The menu at Soul Kitchen, a Hamburg greasy-spoon diner that feels like a warehouse because it is a warehouse, is unapologetically filled with fish sticks and spaghetti. Assembly-line food for customers who have long since stopped caring about what they eat.
All that will change during the course of “Soul Kitchen,” a joyous new movie by the German director Fatih Akin (whose previous films included the superb, but very serious, “Head-On” and “The Edge of Heaven”). This is the kind of thing that gives a good name to the term, “feel-good movie.”
“Soul Kitchen” is as cheerful and shaggy as its hero, Zinos Kazansakis (played by Adam Bousdoukos, who co-wrote the script and who really ran a restaurant like this in Hamburg). Bousdoukos has an open, trusting, slightly dopey face, crowned by a great circa-1974 hairstyle — he’s one of those actors who makes you chuckle whenever he walks on screen.

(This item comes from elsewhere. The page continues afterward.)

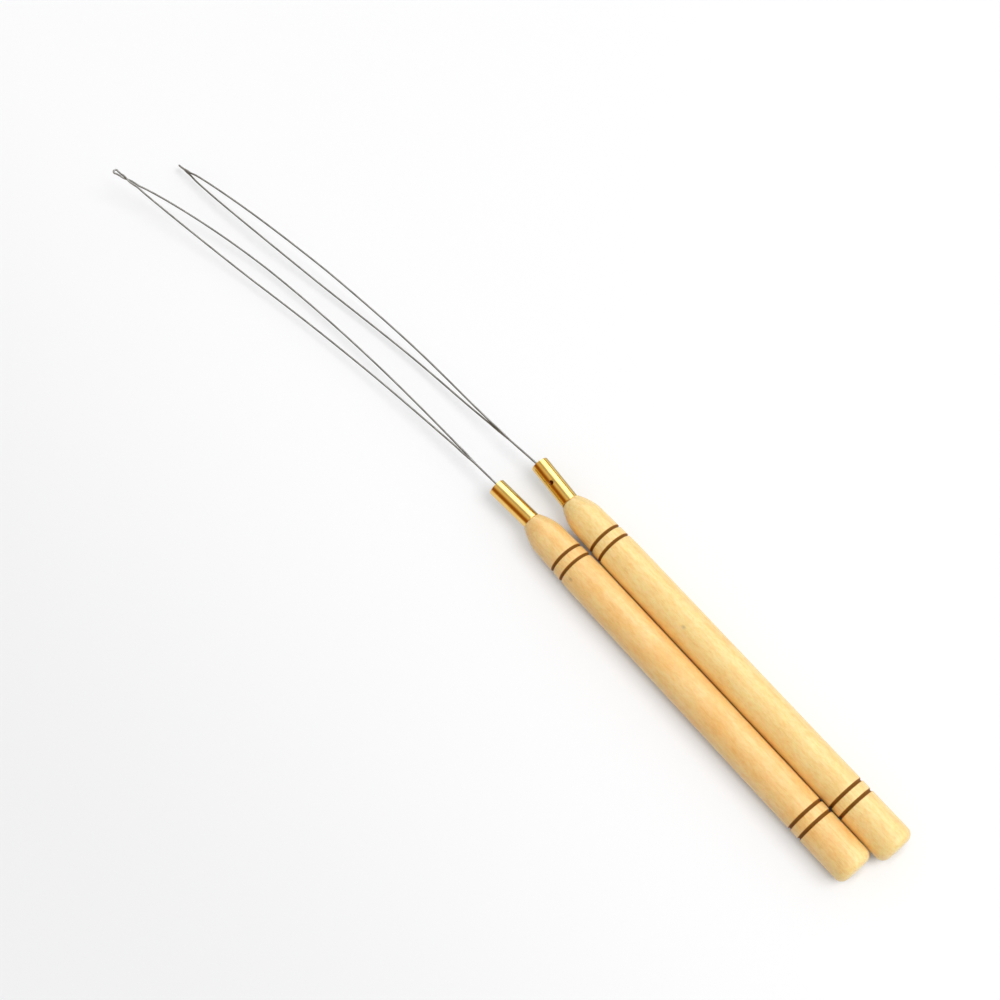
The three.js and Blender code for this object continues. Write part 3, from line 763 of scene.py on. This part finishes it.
WIRE_SAMPLES = 5
STEEL = (0.28, 0.28, 0.27, 1)
STEEL_DARK = (0.16, 0.158, 0.15, 1)
STEEL_ROUGHNESS = 0.30
STEEL_LINE_ROUGHNESS = 0.15
STEEL_MARKS_FINENESS = 2.5
STEEL_MARKS_STRENGTH = 0.4


def smooth_line(points, samples):
    """A centripetal curve through the points, with that many samples from each point to the next."""
    padded = [2 * points[0] - points[1], *points, 2 * points[-1] - points[-2]]
    line = []
    for before, first, second, after in zip(padded, padded[1:], padded[2:], padded[3:]):
        gap = (second - first).length ** 0.5
        gap_before, gap_after = (first - before).length ** 0.5, (after - second).length ** 0.5
        out = (first - before) / gap_before - (second - before) / (gap_before + gap) + (second - first) / gap
        into = (second - first) / gap - (after - first) / (gap + gap_after) + (after - second) / gap_after
        handles = (first + out * gap / 3, second - into * gap / 3)
        line += interpolate_bezier(first, *handles, second, samples + 1)[:-1]
    return line + [points[-1]]


def across_legs(forward, roll_degrees):
    """The way from the right leg to the left one, rolled about the wire's own direction."""
    roll = math.radians(roll_degrees)
    level = Vector((0, 0, 1)).cross(forward).normalized()
    return level * math.cos(roll) - forward.cross(level) * math.sin(roll)


def leg_spread(distance, shape, neck_start):
    """How far apart the two legs are at a distance from the ferrule's mouth."""
    doubled, widest = shape["doubled"], shape["widest"]
    if distance <= doubled or distance >= neck_start:
        return LEG_PITCH
    if distance < widest:
        opened = 1 - ((widest - distance) / (widest - doubled)) ** SPREAD_ROUNDNESS
    else:
        closing = (distance - widest) / (neck_start - widest)
        opened = (1 - closing ** CLOSE_ROUNDNESS) ** shape["fork_power"]
    return LEG_PITCH + (LOOP_WIDTH - LEG_PITCH) * opened


def wire_points(side):
    """The wire's route in millimetres from the nose: left tail, left leg, eye, right leg and right tail."""
    shape = WIRES[side]
    lean, _, mouth, _, tenon_end = seat_of(side)
    forward = Vector((math.cos(lean), math.sin(lean), 0))
    sideways = Vector((-math.sin(lean), math.cos(lean), 0)) * TOOLS[side]["wire_offset"]
    pairs = []
    for distance in evenly(tenon_end - TAIL_DEPTH, mouth, TAIL_STEP):
        pairs.append((forward * distance + sideways, across_legs(forward, MOUTH_ROLL[side]), LEG_PITCH))
    mouth_point = forward * mouth + sideways
    bends = [Vector((mouth_point.x + along * shape["reach"], left, up)) for along, left, up in shape["bends"]]
    spine = smooth_line([mouth_point, *bends], SPINE_SAMPLES)
    reached = [0]
    for first, second in zip(spine, spine[1:]):
        reached.append(reached[-1] + (second - first).length)
    stem_start = reached[-1] - EYE_STEM
    neck_start = stem_start - shape["neck"]
    untwist_start = UNTWIST_START_SHARE * shape["doubled"]
    twist_start = stem_start - NECK_TWIST_SHARE * shape["neck"]
    stations = evenly(0, shape["doubled"], DOUBLED_STEP)
    stations += evenly(shape["doubled"], shape["widest"], SPREAD_STEP)
    stations += evenly(shape["widest"], neck_start, CLOSE_STEP)
    stations += evenly(neck_start, stem_start, NECK_STEP)
    for distance in stations:
        k = max(1, next(n for n, length in enumerate(reached) if length >= distance))
        share = (distance - reached[k - 1]) / (reached[k] - reached[k - 1])
        untwisted = smooth_share(distance, untwist_start, shape["doubled"])
        roll = MOUTH_ROLL[side] + (shape["roll"] - MOUTH_ROLL[side]) * untwisted
        roll += (shape["eye_roll"] - shape["roll"]) * smooth_share(distance, twist_start, stem_start)
        across = across_legs((spine[k] - spine[k - 1]).normalized(), roll)
        pairs.append((spine[k - 1].lerp(spine[k], share), across, leg_spread(distance, shape, neck_start)))
    tip_way = (spine[-1] - spine[-2]).normalized()
    tip_across = across_legs(tip_way, shape["eye_roll"])
    eye = []
    for k in range(2 * EYE_STEPS + 1):
        angle = math.radians(EYE_OPEN_ANGLE * (1 - k / EYE_STEPS))
        eye.append(spine[-1] + EYE_RADIUS * (tip_way * math.cos(angle) + tip_across * math.sin(angle)))
    left = [middle + across * spread / 2 for middle, across, spread in pairs]
    right = [middle - across * spread / 2 for middle, across, spread in pairs]
    return left + eye + right[::-1]


def build_wire(side, material):
    """Sweeps the round wire along its route, as a closed skin with capped tails."""
    line = smooth_line(wire_points(side), WIRE_SAMPLES)
    curve = bpy.data.curves.new(f"{side}_wire_route", "CURVE")
    curve.dimensions = "3D"
    curve.bevel_depth = WIRE_RADIUS
    curve.bevel_resolution = 4
    curve.use_fill_caps = True
    spline = curve.splines.new("POLY")
    spline.points.add(len(line) - 1)
    for point, place in zip(spline.points, line):
        point.co = (*place, 1)
    route = bpy.data.objects.new(f"{side}_wire_route", curve)
    bpy.context.scene.collection.objects.link(route)
    bm = bmesh.new()
    bm.from_mesh(bpy.data.meshes.new_from_object(route.evaluated_get(bpy.context.evaluated_depsgraph_get())))
    bpy.data.objects.remove(route)
    bmesh.ops.remove_doubles(bm, verts=bm.verts[:], dist=WELD_DISTANCE)
    bmesh.ops.recalc_face_normals(bm, faces=bm.faces[:])
    bmesh.ops.transform(bm, verts=bm.verts[:], matrix=Matrix.Translation(nose_of(side)) @ Matrix.Scale(MM, 4))
    return finish_piece(f"{side}_wire_loop_drawn", bm, material)


steel, tree, shader = new_material("spring_steel")
marks = add_node(tree, "ShaderNodeGroup", node_tree=drawn_marks)
wire_up(tree, marks, Place=place_in_mm(tree, Vector((0, 0, 0))), Fineness=STEEL_MARKS_FINENESS)
darkness = ramp_node(tree, marks.outputs["Cloud"], [(0.3, 0.0), (0.7, 1.0)])
colour = mix_colours(tree, darkness, STEEL, STEEL_DARK)
roughness = math_node(tree, "MULTIPLY_ADD", marks.outputs["Lines"], STEEL_LINE_ROUGHNESS, STEEL_ROUGHNESS)
wire_up(tree, shader, Base_Color=colour, Metallic=1.0, Roughness=roughness,
        Normal=bump_node(tree, marks.outputs["Height"], STEEL_MARKS_STRENGTH, MM))
for side in TOOLS:
    wire = build_wire(side, steel)
    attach(wire, f"{side}_tool")
    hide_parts(f"{side}_wire_loop")


# The picture's colours as they are lit.
bpy.context.scene.view_settings.view_transform = "Standard"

Or in this case, limps. In short order, Zinos has suffered a back injury, hired a new chef (Birol Unel, from “Head-On”) and given his jailbird brother a non-job at the Soul Kitchen. (The brother is played by Moritz Bleibtreu, from “The Baader Meinhof Complex,” a big star in Germany on a sort of vacation here.) Creditors are asking questions, the brother is working some sort of illegal side operation and the new chef’s menu has the regular customers up in arms.
There are other subplots, plus a fun soundtrack. Akin puts everything in its place — despite the anything-goes spirit, this is a carefully assembled bit of fun — and the film speeds along at just the right pace, pausing long enough so we can appreciate the characters but not wearing out any jokes.
Akin uncorks those jokes in good-hearted fashion, yet the movie is grounded in the grittier side of Hamburg. That’s one reason the concoction works: The worn-at-the-elbows surroundings keep the storyline honest.
In the latter stages, some of the gags get a little familiar — European movies about wacky restaurants are practically a genre unto themselves these days, and there are only so many variations you can get on the menu. But by that time, this film had completely won me over. I never doubted that its zany complications were at the service of something genuine.
Even the end credits are great. Seriously — stick around for at least part of the colorfully designed credits, which catch just the right kicky spirit of the movie itself.